Other literary pieces have also been reinterpreted as illustrations from the creative team, such as Rosa Bonnin’s illustration of Anna Roberts’ poem ‘Spin’, an interesting example of how a different dimension to a poem can be explored beyond the original intentions of the words through visual art.

Some submissions explore the boundaries between what is built and what is natural, “making nature into brick-a-brack” in the process. Alice Hackney and Lucy Ellis explore crafted landscapes in their works: ‘The Fields Outside My Window’ (a “knitted landscape inspired by her local area”) and ‘Grass Carpet’ (respectively). Similarly, in Ciara’s piece, she explores the artificial construction of garments and how historical forms can be reworked in the 21st century. Using fabric made from plastic bags ironed together, she created a corset which demonstrates how modernity’s excess waste can be turned into something new and wearable rather than simply be discarded. The miscellaneous objects defined by brick-a-brack are unified by this fusion of old and new, as well as the artificial and natural.

The editors themselves offer unique interpretations of the theme in their submissions. Chloe considers how objects are memorialised, creating a “personal archive and materialised remains of past experiences”. She explored how these are connected to the social relationships that surround materiality through working with reclaimed cloth and scraps of fabric. She focuses on the question of “where brick-a-brack can be situated: is it in the object, in the jumble of objects or in the mind of the ones who associate varied meanings to these objects?”. In this and other works, creators have considered how the boundary between craft and art is constituted, and how it might be continuously reworked. Emily Webb, likewise, considers the “ways in which we move in and out of objectivity”, a transition mediated by objects such as clothing which she explores poetically in ‘The Cloth’.

Different interpretations of the theme were present even within the same medium. Photographic submissions considered objects in a variety of ways: as actors in human activity and sensation, as seen in Michela Giachino’s work; as entities that unfold over time, a perspective adopted by Danielle Twiss; and as situated in the context of space, as done by Yi Zhao. 

The original idea for the exhibition was to construct the physical display in the style of a jumble sale, exploring “object histories” and “memories of jumble sales and charity shops”. The adaptation of this idea to an online format presented a new relationship to the physicality of the objects. As Chloe describes, “having taken the corporeality out of the equation, brick-a-brack has become a lot more material to us”, enabling objects to be rescaled and reworked as flatter images in a process the editors describe as having a “sculptural quality”. The possibility of including sound and multimedia work in the online space also allows apparently disconnected works to come together as a whole in unique ways. The online format also allowed for both a wider range of submissions and a wider audience to be able to engage with the theme of brick-a-brack, inviting the participation of a community that extends beyond Industry’s teams. 

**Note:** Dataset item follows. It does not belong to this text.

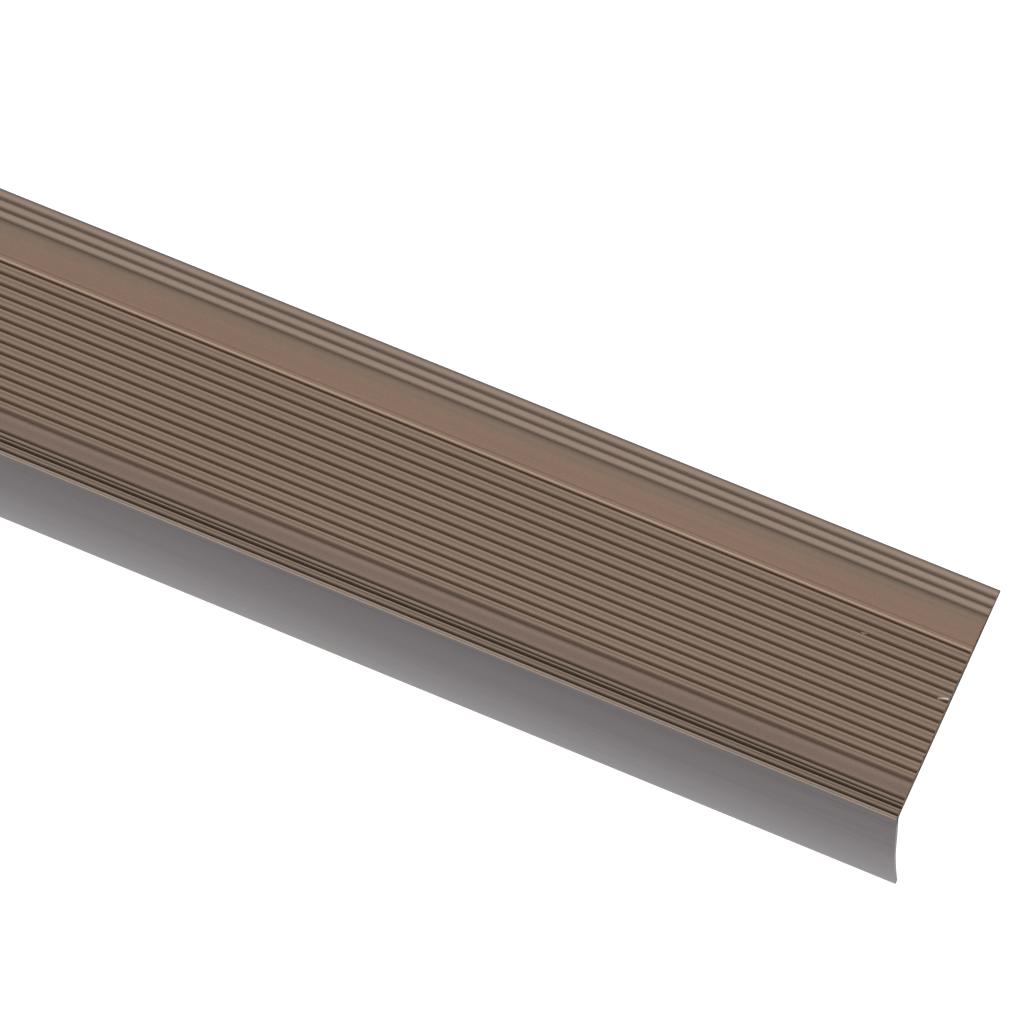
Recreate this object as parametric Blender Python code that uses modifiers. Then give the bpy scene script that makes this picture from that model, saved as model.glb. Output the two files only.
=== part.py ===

The possibility of putting a show together without “coming into conflict with the conventions of the gallery and the physical space” serves as a reminder to emergent artists and creators how accessible setting up an exhibition may be when we detach ourselves from canonical display strategies. As such, the more level playing field of the online platform may be seen as an advantage to creatives facing the current challenging circumstances of the art world.